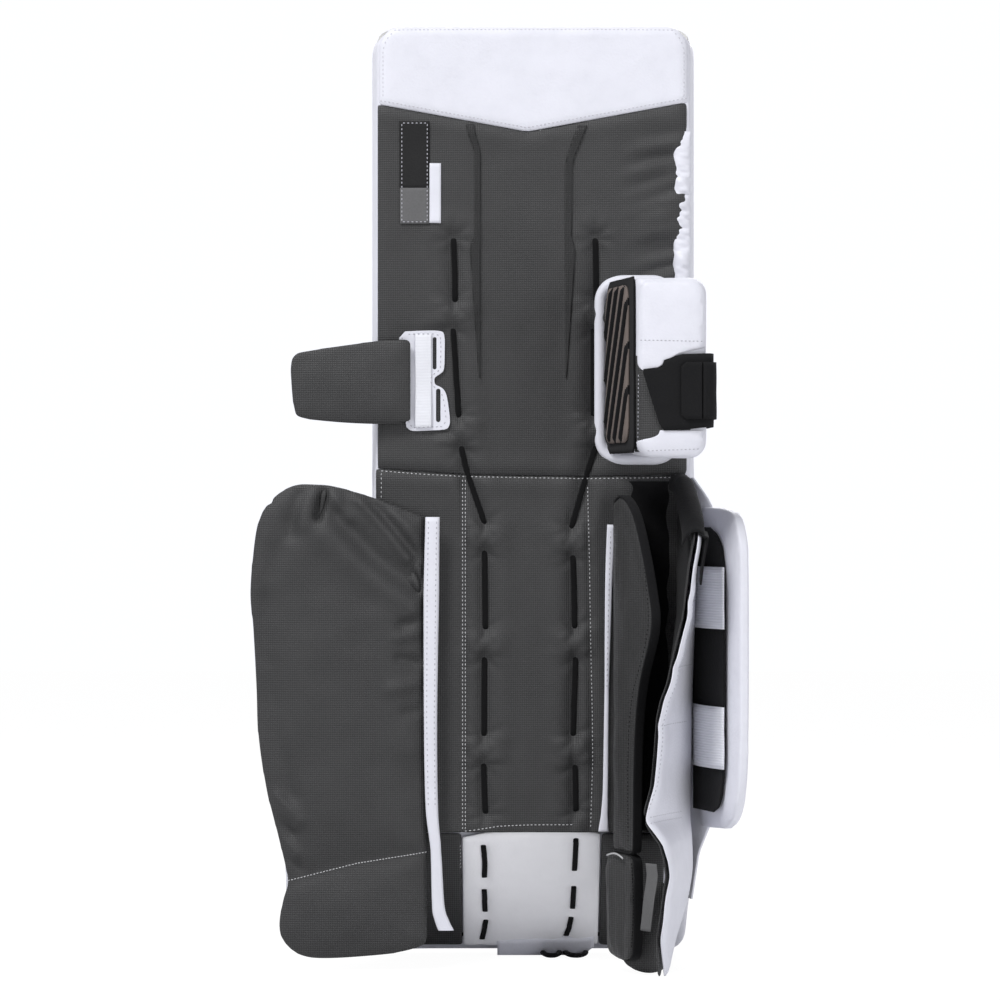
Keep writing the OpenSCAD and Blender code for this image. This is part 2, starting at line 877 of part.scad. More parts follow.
// Ends of the toe's cord, lying across the tab
module toe_cords() {
    r = toe_cord_d / 2;
    z = 15 - boot_floor;
    piece("black") boot_frame()
        for (x = [toe_tab_x - 3, toe_tab_x + 14])
            translate([x, -toe_tab_t - r, z]) rotate([0, 90, 0]) cylinder(h = 13, r = r, $fn = arc);
}

thigh_core();
thigh_stiffener();
thigh_front_skin();
thigh_back_panel();
thigh_cap_panel();
thigh_side_roll();
thigh_laces();
size_patch();
knee_block_flange();
knee_block_body();
knee_grip_pad();
knee_face_panel_upper();
knee_face_panel_lower();
knee_strap();
knee_strap_tab();
knee_wing_plate();
knee_wing_webbing();
knee_wing_pad();
shin_core();
shin_stiffener();
shin_front_skin();
shin_back_panel();
shin_laces();
channel_liner();
wing_binding();
outer_wrap_binding();
calf_block_body();
calf_block_lining();
calf_block_gusset();
calf_strap_upper();
calf_strap_lower();
outer_wrap_pad();
outer_wrap_ankle_pad();
outer_wrap_shell();
channel_wing_pad();
ankle_wing_pad();
inner_wrap_pad();
inner_wrap_shell();
inner_wrap_ankle_pad();
inner_wrap_band();
care_tag();
boot_core();
boot_stiffener();
boot_front_skin();
boot_back_panel();
boot_side_panels();
boot_laces();
toe_roll();
toe_tab();
toe_cords();
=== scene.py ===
# %% [markdown]
# # A goalkeeper's leg pad, dressed around its CAD frame
# The pad's construction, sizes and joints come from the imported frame. This script adds what a
# sewing room would: covers, padding, laces, webbing and stitches, each in its own cell.

# %% Load the frame
import bpy
import bmesh
import math
import numpy as np
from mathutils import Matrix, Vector, noise
from mathutils.bvhtree import BVHTree


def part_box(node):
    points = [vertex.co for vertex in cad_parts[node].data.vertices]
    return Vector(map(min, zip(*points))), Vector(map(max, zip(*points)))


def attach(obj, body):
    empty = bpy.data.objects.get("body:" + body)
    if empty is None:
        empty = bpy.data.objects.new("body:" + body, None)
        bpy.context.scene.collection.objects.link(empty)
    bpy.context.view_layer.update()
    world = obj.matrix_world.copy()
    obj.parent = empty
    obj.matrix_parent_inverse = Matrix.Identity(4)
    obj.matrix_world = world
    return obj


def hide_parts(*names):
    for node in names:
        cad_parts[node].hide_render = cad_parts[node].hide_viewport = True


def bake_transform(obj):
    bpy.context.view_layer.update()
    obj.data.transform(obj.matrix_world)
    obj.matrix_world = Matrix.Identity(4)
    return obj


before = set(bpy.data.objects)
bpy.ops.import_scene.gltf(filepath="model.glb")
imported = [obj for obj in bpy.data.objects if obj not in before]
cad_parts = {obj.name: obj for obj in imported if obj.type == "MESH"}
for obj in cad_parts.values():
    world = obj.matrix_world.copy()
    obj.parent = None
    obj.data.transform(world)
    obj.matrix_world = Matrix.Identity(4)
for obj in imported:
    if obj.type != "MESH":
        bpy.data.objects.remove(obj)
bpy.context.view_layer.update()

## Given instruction
Print exactly the lines from the one containing "thigh_core();" to the one containing "obj.matrix_world = world", both included, and nothing else.

## Written response
thigh_core();
thigh_stiffener();
thigh_front_skin();
thigh_back_panel();
thigh_cap_panel();
thigh_side_roll();
thigh_laces();
size_patch();
knee_block_flange();
knee_block_body();
knee_grip_pad();
knee_face_panel_upper();
knee_face_panel_lower();
knee_strap();
knee_strap_tab();
knee_wing_plate();
knee_wing_webbing();
knee_wing_pad();
shin_core();
shin_stiffener();
shin_front_skin();
shin_back_panel();
shin_laces();
channel_liner();
wing_binding();
outer_wrap_binding();
calf_block_body();
calf_block_lining();
calf_block_gusset();
calf_strap_upper();
calf_strap_lower();
outer_wrap_pad();
outer_wrap_ankle_pad();
outer_wrap_shell();
channel_wing_pad();
ankle_wing_pad();
inner_wrap_pad();
inner_wrap_shell();
inner_wrap_ankle_pad();
inner_wrap_band();
care_tag();
boot_core();
boot_stiffener();
boot_front_skin();
boot_back_panel();
boot_side_panels();
boot_laces();
toe_roll();
toe_tab();
toe_cords();
=== scene.py ===
# %% [markdown]
# # A goalkeeper's leg pad, dressed around its CAD frame
# The pad's construction, sizes and joints come from the imported frame. This script adds what a
# sewing room would: covers, padding, laces, webbing and stitches, each in its own cell.

# %% Load the frame
import bpy
import bmesh
import math
import numpy as np
from mathutils import Matrix, Vector, noise
from mathutils.bvhtree import BVHTree


def part_box(node):
    points = [vertex.co for vertex in cad_parts[node].data.vertices]
    return Vector(map(min, zip(*points))), Vector(map(max, zip(*points)))


def attach(obj, body):
    empty = bpy.data.objects.get("body:" + body)
    if empty is None:
        empty = bpy.data.objects.new("body:" + body, None)
        bpy.context.scene.collection.objects.link(empty)
    bpy.context.view_layer.update()
    world = obj.matrix_world.copy()
    obj.parent = empty
    obj.matrix_parent_inverse = Matrix.Identity(4)
    obj.matrix_world = world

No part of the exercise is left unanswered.